▶ [WRITTEN REQUEST]: Reproduce the following material exactly, including every line.

----------

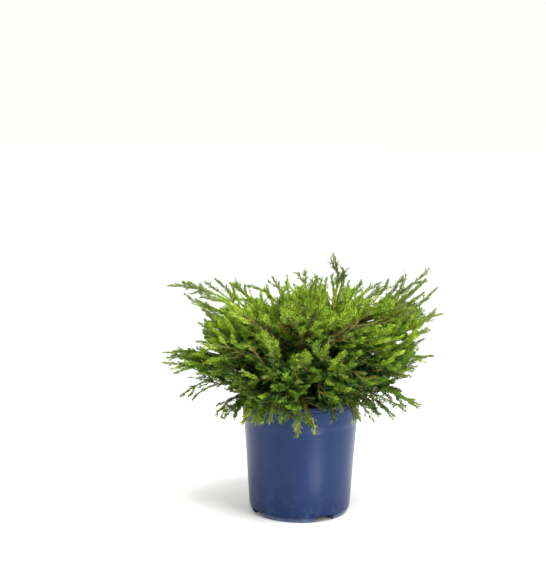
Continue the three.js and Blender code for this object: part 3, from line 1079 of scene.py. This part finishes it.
# Whether points lie in the box, off the pot and the stem and out of the openings.
def fits(points):
    low, high = (np.array(corner) / mm for corner in cadBox)
    room = fine["boxRoom"]
    inBox = ((points > low + room) & (points < high - room)).all(1)
    return bool((inBox & clearOfPotAndStem(points, room=fine["potRoom"]) & clearOfSky(points)).all())


def grownFine(parent, at, spread, roll, length, lean):
    for trim in fine["trims"]:
        controls = sideControls(parent.controls, at, parent.side, spread, roll, length * trim, lean)
        if fits(curvePoints(controls, fine["tested"])):
            return controls, length * trim
    return None


# A shoot. How far along its leader or fork it stands, onAxis, counts when its tint is dealt.
def makeShoot(kind, controls, size, parent=None, at=0.0, luck=0.5, side=None, low=False):
    onAxis = 0.0
    if parent is not None:
        side = parent.side
        low = parent.low
        onAxis = at if parent.kind in ("leader", "fork") else parent.onAxis
    shoot = SimpleNamespace(kind=kind, controls=controls, size=size, luck=luck, side=side, low=low)
    shoot.start = 0.0
    shoot.bare = 0
    shoot.onAxis = onAxis
    return shoot


# Random numbers from minus the most to the most.
def swinger(random):
    return lambda most: (random() * 2 - 1) * most


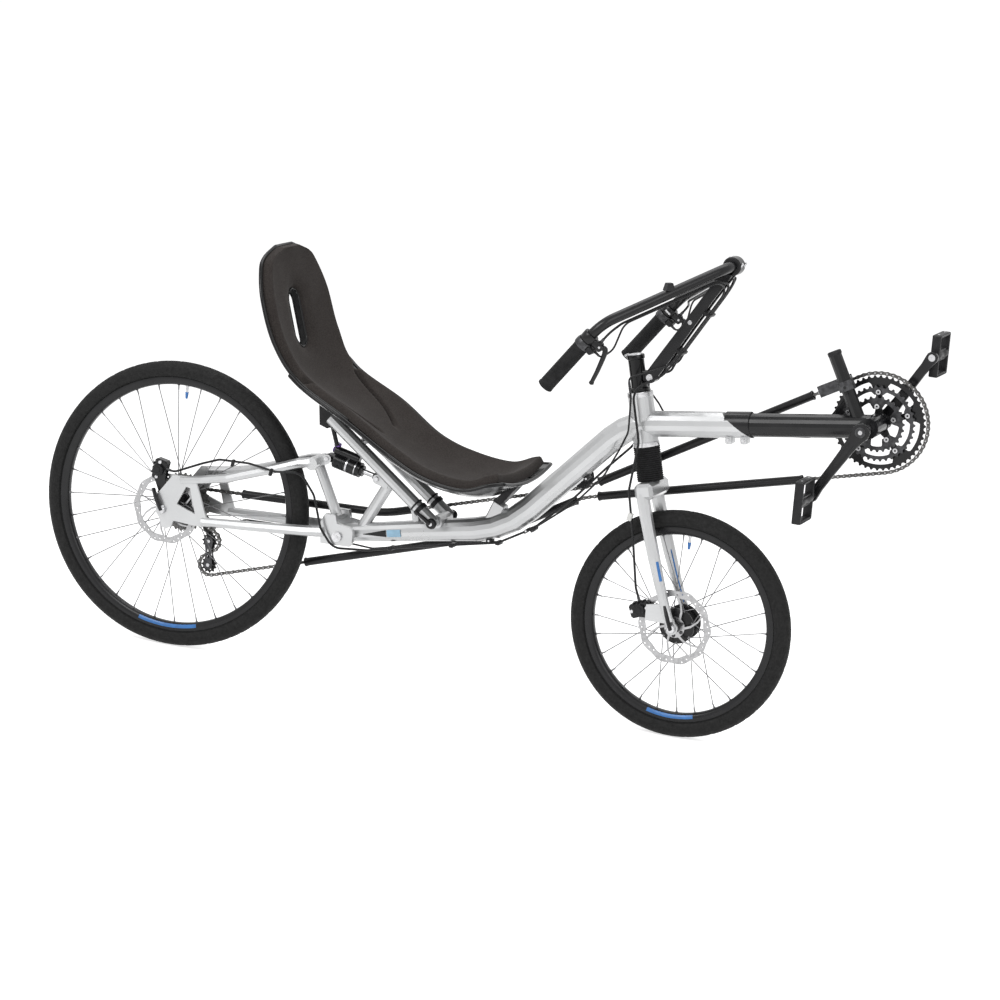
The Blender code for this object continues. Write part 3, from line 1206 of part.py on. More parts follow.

----------

▶ [RESULT OF THIS TASK]:
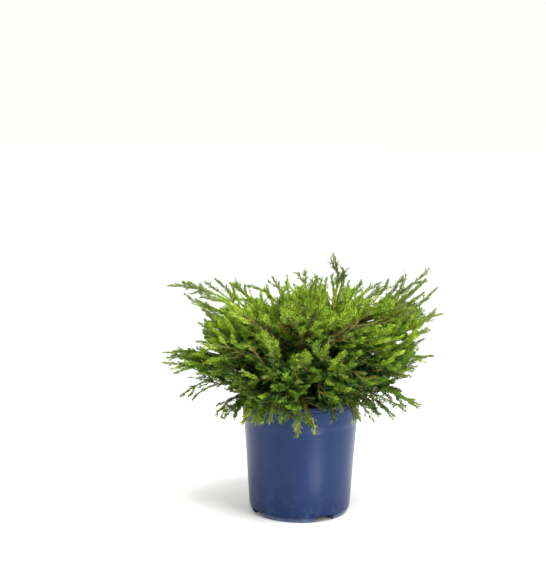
Continue the three.js and Blender code for this object: part 3, from line 1079 of scene.py. This part finishes it.
# Whether points lie in the box, off the pot and the stem and out of the openings.
def fits(points):
    low, high = (np.array(corner) / mm for corner in cadBox)
    room = fine["boxRoom"]
    inBox = ((points > low + room) & (points < high - room)).all(1)
    return bool((inBox & clearOfPotAndStem(points, room=fine["potRoom"]) & clearOfSky(points)).all())


def grownFine(parent, at, spread, roll, length, lean):
    for trim in fine["trims"]:
        controls = sideControls(parent.controls, at, parent.side, spread, roll, length * trim, lean)
        if fits(curvePoints(controls, fine["tested"])):
            return controls, length * trim
    return None


# A shoot. How far along its leader or fork it stands, onAxis, counts when its tint is dealt.
def makeShoot(kind, controls, size, parent=None, at=0.0, luck=0.5, side=None, low=False):
    onAxis = 0.0
    if parent is not None:
        side = parent.side
        low = parent.low
        onAxis = at if parent.kind in ("leader", "fork") else parent.onAxis
    shoot = SimpleNamespace(kind=kind, controls=controls, size=size, luck=luck, side=side, low=low)
    shoot.start = 0.0
    shoot.bare = 0
    shoot.onAxis = onAxis
    return shoot


# Random numbers from minus the most to the most.
def swinger(random):
    return lambda most: (random() * 2 - 1) * most


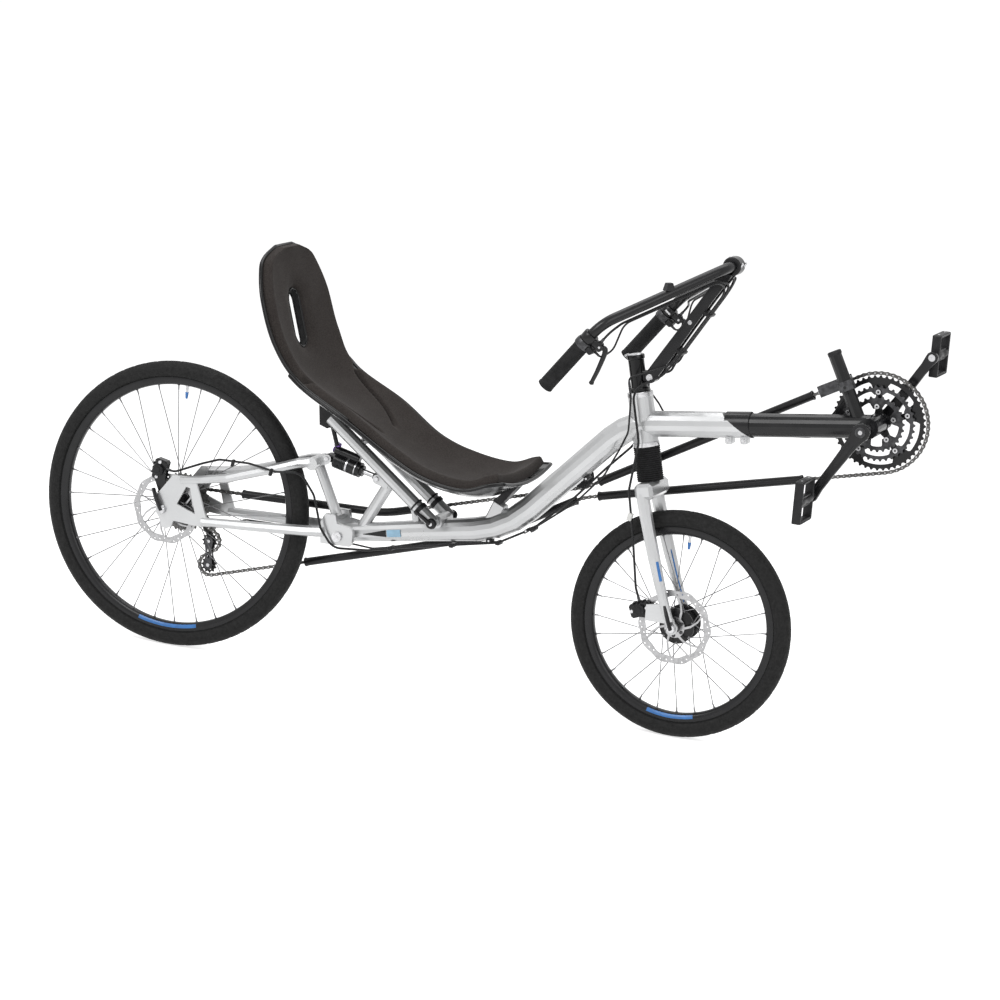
The Blender code for this object continues. Write part 3, from line 1206 of part.py on. More parts follow.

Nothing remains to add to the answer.